Quote exactly the lines spanning from the top of the data below to the line that contains "return spur_gear(pinion_teeth, pinion_h, rack_z1", including both.

■ Data lines ■

_____

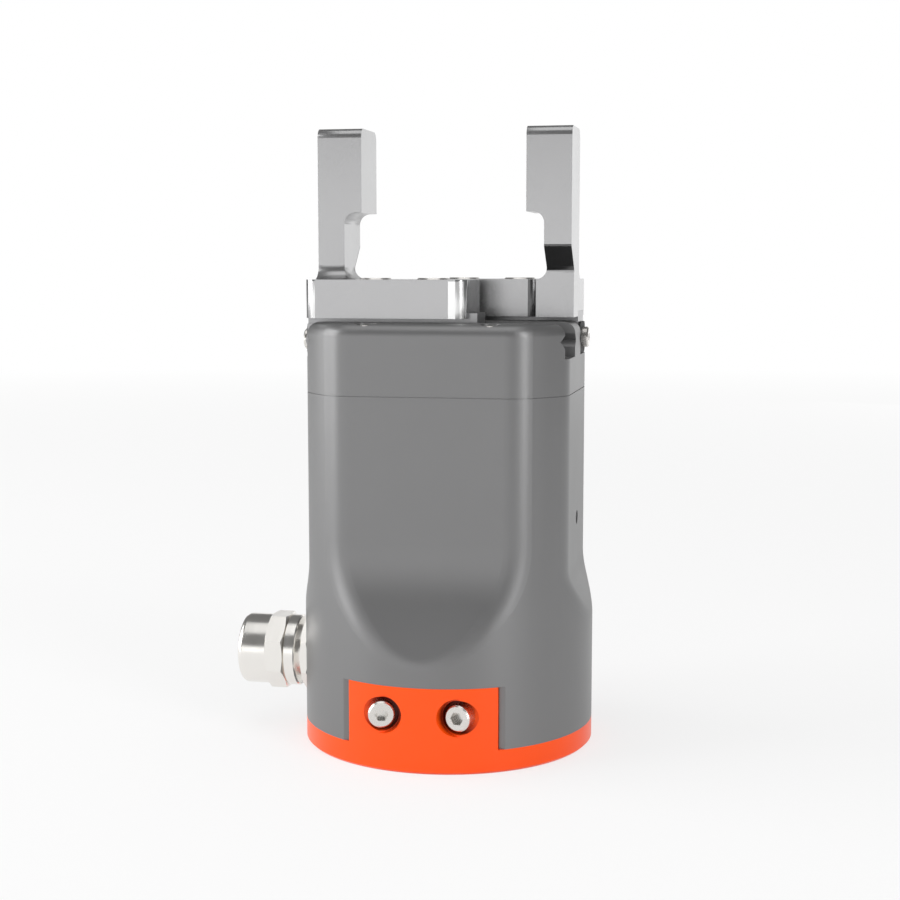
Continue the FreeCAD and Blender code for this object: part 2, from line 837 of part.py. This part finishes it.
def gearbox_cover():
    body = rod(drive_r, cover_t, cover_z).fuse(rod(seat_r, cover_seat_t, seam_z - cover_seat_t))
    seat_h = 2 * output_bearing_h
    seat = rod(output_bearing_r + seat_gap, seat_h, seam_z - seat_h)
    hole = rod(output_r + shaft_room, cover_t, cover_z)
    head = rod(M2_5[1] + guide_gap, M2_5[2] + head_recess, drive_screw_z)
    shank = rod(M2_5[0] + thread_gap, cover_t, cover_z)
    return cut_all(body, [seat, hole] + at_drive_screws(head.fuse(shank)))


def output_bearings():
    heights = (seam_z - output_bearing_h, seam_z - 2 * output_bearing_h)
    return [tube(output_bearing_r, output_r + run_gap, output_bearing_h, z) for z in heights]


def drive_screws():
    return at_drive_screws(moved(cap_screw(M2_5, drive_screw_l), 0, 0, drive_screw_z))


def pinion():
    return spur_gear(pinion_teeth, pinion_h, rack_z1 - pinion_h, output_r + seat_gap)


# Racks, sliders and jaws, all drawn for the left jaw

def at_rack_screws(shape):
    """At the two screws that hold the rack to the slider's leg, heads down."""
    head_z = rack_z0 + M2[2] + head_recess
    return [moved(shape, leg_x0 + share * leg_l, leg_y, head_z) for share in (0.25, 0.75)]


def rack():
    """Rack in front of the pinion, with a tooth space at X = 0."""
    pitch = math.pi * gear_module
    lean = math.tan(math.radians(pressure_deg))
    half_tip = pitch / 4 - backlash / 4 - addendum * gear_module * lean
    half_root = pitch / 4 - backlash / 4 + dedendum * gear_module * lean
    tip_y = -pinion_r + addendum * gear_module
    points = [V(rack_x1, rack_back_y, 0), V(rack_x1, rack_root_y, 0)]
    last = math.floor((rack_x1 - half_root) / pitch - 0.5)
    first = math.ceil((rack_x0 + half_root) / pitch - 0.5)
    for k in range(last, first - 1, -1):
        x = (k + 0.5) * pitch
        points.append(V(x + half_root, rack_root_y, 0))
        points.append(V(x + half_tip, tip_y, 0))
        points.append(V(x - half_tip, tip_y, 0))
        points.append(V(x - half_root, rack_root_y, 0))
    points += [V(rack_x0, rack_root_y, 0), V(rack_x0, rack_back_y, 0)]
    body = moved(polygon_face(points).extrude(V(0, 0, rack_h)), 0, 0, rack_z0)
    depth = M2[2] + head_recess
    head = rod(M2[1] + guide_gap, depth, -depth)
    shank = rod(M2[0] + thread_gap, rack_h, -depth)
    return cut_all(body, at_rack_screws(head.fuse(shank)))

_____

■ Final result ■
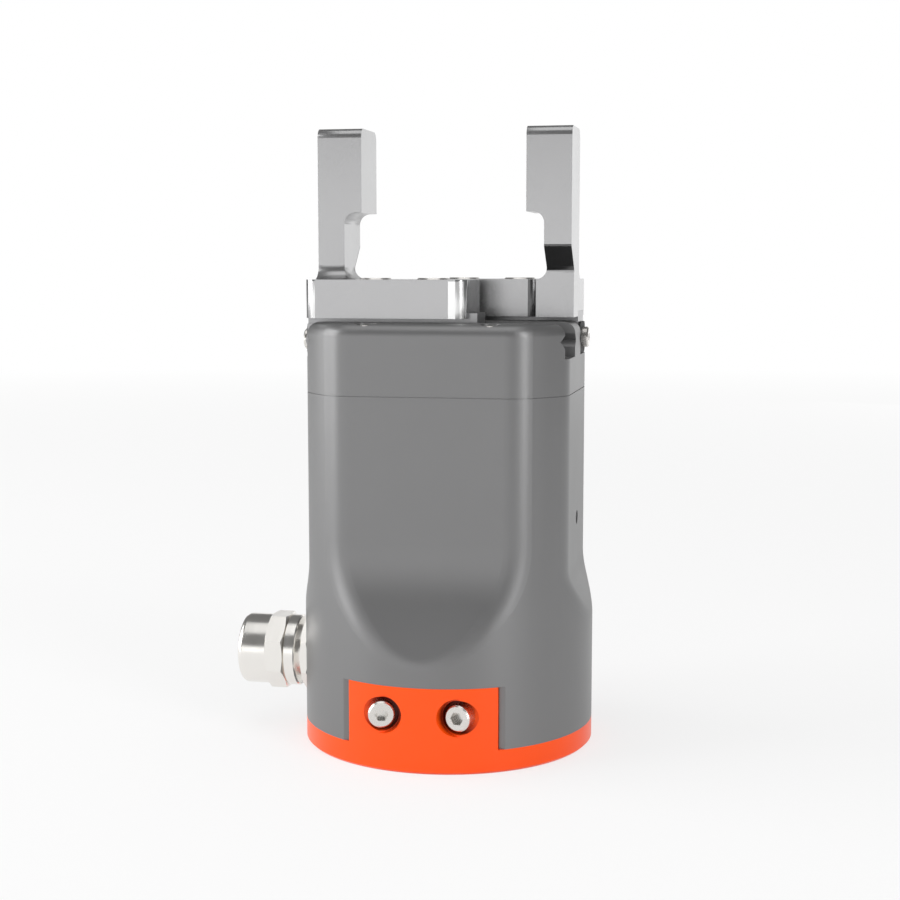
Continue the FreeCAD and Blender code for this object: part 2, from line 837 of part.py. This part finishes it.
def gearbox_cover():
    body = rod(drive_r, cover_t, cover_z).fuse(rod(seat_r, cover_seat_t, seam_z - cover_seat_t))
    seat_h = 2 * output_bearing_h
    seat = rod(output_bearing_r + seat_gap, seat_h, seam_z - seat_h)
    hole = rod(output_r + shaft_room, cover_t, cover_z)
    head = rod(M2_5[1] + guide_gap, M2_5[2] + head_recess, drive_screw_z)
    shank = rod(M2_5[0] + thread_gap, cover_t, cover_z)
    return cut_all(body, [seat, hole] + at_drive_screws(head.fuse(shank)))


def output_bearings():
    heights = (seam_z - output_bearing_h, seam_z - 2 * output_bearing_h)
    return [tube(output_bearing_r, output_r + run_gap, output_bearing_h, z) for z in heights]


def drive_screws():
    return at_drive_screws(moved(cap_screw(M2_5, drive_screw_l), 0, 0, drive_screw_z))


def pinion():
    return spur_gear(pinion_teeth, pinion_h, rack_z1 - pinion_h, output_r + seat_gap)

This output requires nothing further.